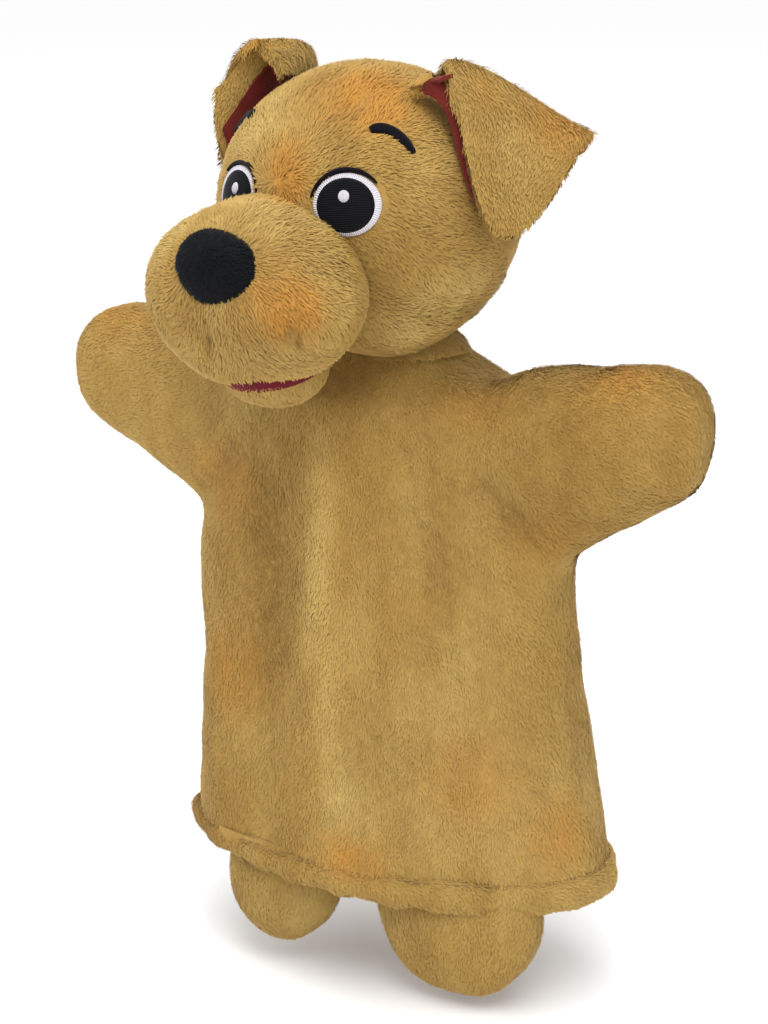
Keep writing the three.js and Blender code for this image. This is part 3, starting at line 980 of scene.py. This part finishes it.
def bare_on_skull(root, up):
    """Pile grows outside the muzzle, the eyes and the neck hole."""
    local = head_local(root)
    keep = depth_in(local, MUZZLE_MIDDLE, MUZZLE_HALF - 1.2) > 1
    for eye in EYES.values():
        a, b, here = eye.local(root)
        inside = (a / (WHITE_HALF[0] - 0.2)) ** 2 + (b / (WHITE_HALF[1] - 0.2)) ** 2 < 1
        lash = ((a / 11.3) ** 2 + (b / 10.3) ** 2 < 1) & (b > -1.0)
        keep &= ~((inside | lash) & here)
    for brow in BROWS.values():
        a, b, here = brow.local(root)
        line = brow_line((a - 0.2) / 6)
        keep &= ~((np.abs(a) < 7.0) & (np.abs(b - line) < 2.3) & here)
    return keep

def bare_on_muzzle(root, up):
    local = head_local(root)
    keep = depth_in(local, SKULL_MIDDLE, SKULL_HALF - 1.2) > 1
    keep &= depth_in(local, NOSE_MIDDLE, NOSE_HALF - 0.6) > 1
    return keep

HEAD_NAP = dict(per_mm2=3.0, length=2.5, width=0.42, lean=15, slot="gold_plush",
                material=GOLD_PILE, swirl=0.6)

SKULL = skull_skin()
for word, side in SIDES.items():
    half = cut(SKULL, (0, 0, 0), (side, 0, 0))
    pile(f"head_{word}_pile", skin_of(half, head=True), comb=head_comb, keep=bare_on_skull,
         body="head", **HEAD_NAP)
    lined(half, HEAD_WALL)
    half = make(f"head_{word}_plush", half, [GOLD_BASE, INSIDE], "gold_plush", head=True,
                body="head", replaces=[f"head_{word}_side"])
SKULL.free()

muzzle = ball(MUZZLE_MIDDLE, MUZZLE_HALF, 150, 96)
push(muzzle, muzzle_shape)
pile("muzzle_pile", skin_of(muzzle, head=True), comb=muzzle_comb, keep=bare_on_muzzle,
     tone=painted_dart_shade, body="head", **HEAD_NAP)
muzzle = make("muzzle_plush", muzzle, [GOLD_BASE], "gold_plush", head=True, body="head",
              replaces=["muzzle_cover"])

def nose_shape(co, normals):
    px, py, pz = (co - NOSE_MIDDLE).T
    return -1.6 * np.clip(-pz / 11, 0, 1) * np.clip(np.abs(px) / 12, 0, 1) + 0.3 * wander(co, 9)

nose = ball(NOSE_MIDDLE, NOSE_HALF, 56, 36)
push(nose, nose_shape)
pile("nose_pile", skin_of(nose, head=True), 3.2, 1.3, 0.42, 30, muzzle_comb, BLACK_PILE,
     "black_plush", keep=lambda root, up: depth_in(head_local(root), MUZZLE_MIDDLE, MUZZLE_HALF) > 0.97,
     body="head")
nose = make("nose_plush", nose, [BLACK_BASE], "black_plush", head=True, body="head",
            replaces=["nose"])

# ---- mouth

def chin_shape(co, normals):
    px, py, pz = (co - CHIN_MIDDLE).T
    return 0.35 * wander(co, 8) - 0.5 * dip(px, 0, 4) * (pz < 0)

chin = ball(CHIN_MIDDLE, CHIN_HALF, 48, 30)
push(chin, chin_shape)

def bare_on_chin(root, up):
    local = head_local(root)
    return (depth_in(local, MUZZLE_MIDDLE, MUZZLE_HALF + 0.6) > 1) & (
        depth_in(local, SKULL_MIDDLE, SKULL_HALF - 1) > 1
    )

pile("chin_pile", skin_of(chin, head=True), comb=muzzle_comb, keep=bare_on_chin, body="jaw",
     **{**HEAD_NAP, "length": 1.9})
chin = make("chin_plush", chin, [GOLD_BASE], "gold_plush", head=True, body="jaw",
            replaces=["chin"])

def mouth_cloth():
    """The red cloth between the lips, a shallow bowl under the muzzle."""
    bm = ball(CHIN_MIDDLE + np.array((0, -0.6, 2.1)), CHIN_HALF + np.array((1.1, 1.4, -0.3)), 56, 32)
    return cut(cut(bm, CHIN_MIDDLE + np.array((0, 0, -0.3)), (0, -0.28, 0.96)),
               (0, -40, 0), (0, -1, 0))

mouth = mouth_cloth()
area = area_of(mouth)
wall(mouth, THIN_WALL)
mouth = make("mouth_felt", mouth, [MOUTH_RED], "mouth_felt", head=True, body="jaw",
             replaces=["mouth_lining"])
declare(mouth, min(area, 0.04 * 0.034), 0.04, 0.034, "stretched")

# ---- embroidery

def disc(patch, half_a, half_b, shift, height, rings=7, count=64, bottom=-1.4):
    """A raised embroidered oval; its rim drops into the pile."""
    rows = []
    for share in [*(k / rings for k in range(1, rings + 1)), 1.0]:
        rim = share == 1.0 and len(rows) == rings
        level = bottom if rim else height * (1 - 0.35 * share ** 4)
        ring = []
        for k in range(count):
            turn = k / count * math.tau
            a = shift[0] + math.cos(turn) * half_a * share
            b = shift[1] + math.sin(turn) * half_b * share
            ring.append(patch.on(a, b, level))
        rows.append(ring)
    return loft(rows, True, False)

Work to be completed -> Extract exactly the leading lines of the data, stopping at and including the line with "return -1.6 *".

Answer for this exercise ->
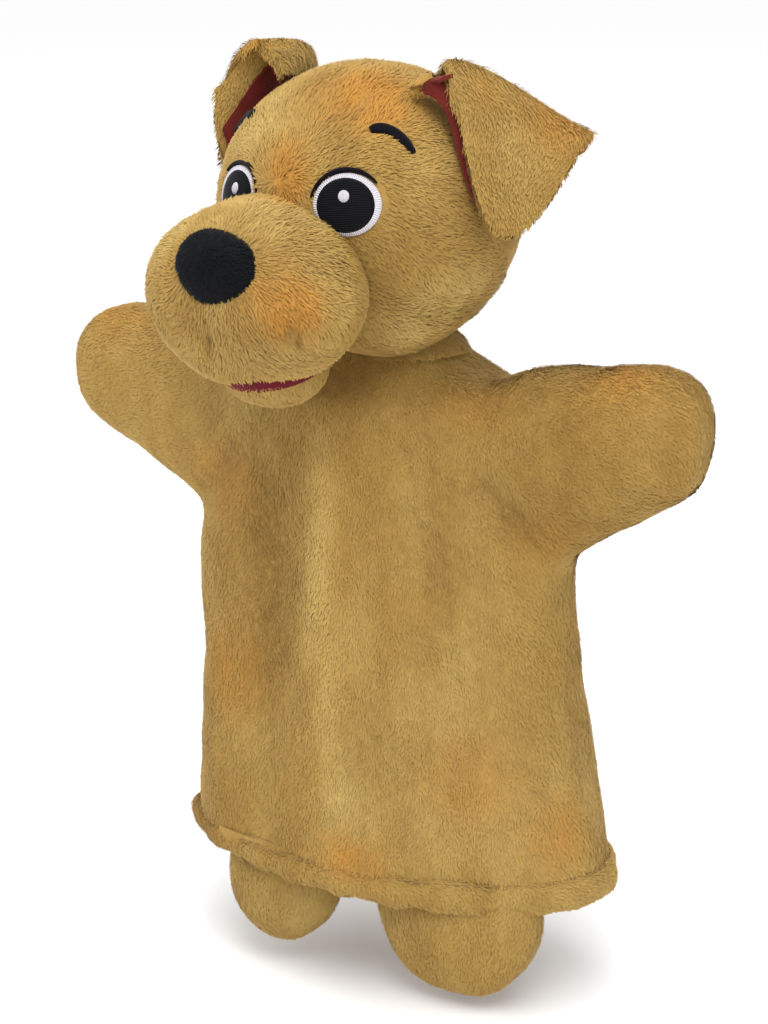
Keep writing the three.js and Blender code for this image. This is part 3, starting at line 980 of scene.py. This part finishes it.
def bare_on_skull(root, up):
    """Pile grows outside the muzzle, the eyes and the neck hole."""
    local = head_local(root)
    keep = depth_in(local, MUZZLE_MIDDLE, MUZZLE_HALF - 1.2) > 1
    for eye in EYES.values():
        a, b, here = eye.local(root)
        inside = (a / (WHITE_HALF[0] - 0.2)) ** 2 + (b / (WHITE_HALF[1] - 0.2)) ** 2 < 1
        lash = ((a / 11.3) ** 2 + (b / 10.3) ** 2 < 1) & (b > -1.0)
        keep &= ~((inside | lash) & here)
    for brow in BROWS.values():
        a, b, here = brow.local(root)
        line = brow_line((a - 0.2) / 6)
        keep &= ~((np.abs(a) < 7.0) & (np.abs(b - line) < 2.3) & here)
    return keep

def bare_on_muzzle(root, up):
    local = head_local(root)
    keep = depth_in(local, SKULL_MIDDLE, SKULL_HALF - 1.2) > 1
    keep &= depth_in(local, NOSE_MIDDLE, NOSE_HALF - 0.6) > 1
    return keep

HEAD_NAP = dict(per_mm2=3.0, length=2.5, width=0.42, lean=15, slot="gold_plush",
                material=GOLD_PILE, swirl=0.6)

SKULL = skull_skin()
for word, side in SIDES.items():
    half = cut(SKULL, (0, 0, 0), (side, 0, 0))
    pile(f"head_{word}_pile", skin_of(half, head=True), comb=head_comb, keep=bare_on_skull,
         body="head", **HEAD_NAP)
    lined(half, HEAD_WALL)
    half = make(f"head_{word}_plush", half, [GOLD_BASE, INSIDE], "gold_plush", head=True,
                body="head", replaces=[f"head_{word}_side"])
SKULL.free()

muzzle = ball(MUZZLE_MIDDLE, MUZZLE_HALF, 150, 96)
push(muzzle, muzzle_shape)
pile("muzzle_pile", skin_of(muzzle, head=True), comb=muzzle_comb, keep=bare_on_muzzle,
     tone=painted_dart_shade, body="head", **HEAD_NAP)
muzzle = make("muzzle_plush", muzzle, [GOLD_BASE], "gold_plush", head=True, body="head",
              replaces=["muzzle_cover"])

def nose_shape(co, normals):
    px, py, pz = (co - NOSE_MIDDLE).T
    return -1.6 * np.clip(-pz / 11, 0, 1) * np.clip(np.abs(px) / 12, 0, 1) + 0.3 * wander(co, 9)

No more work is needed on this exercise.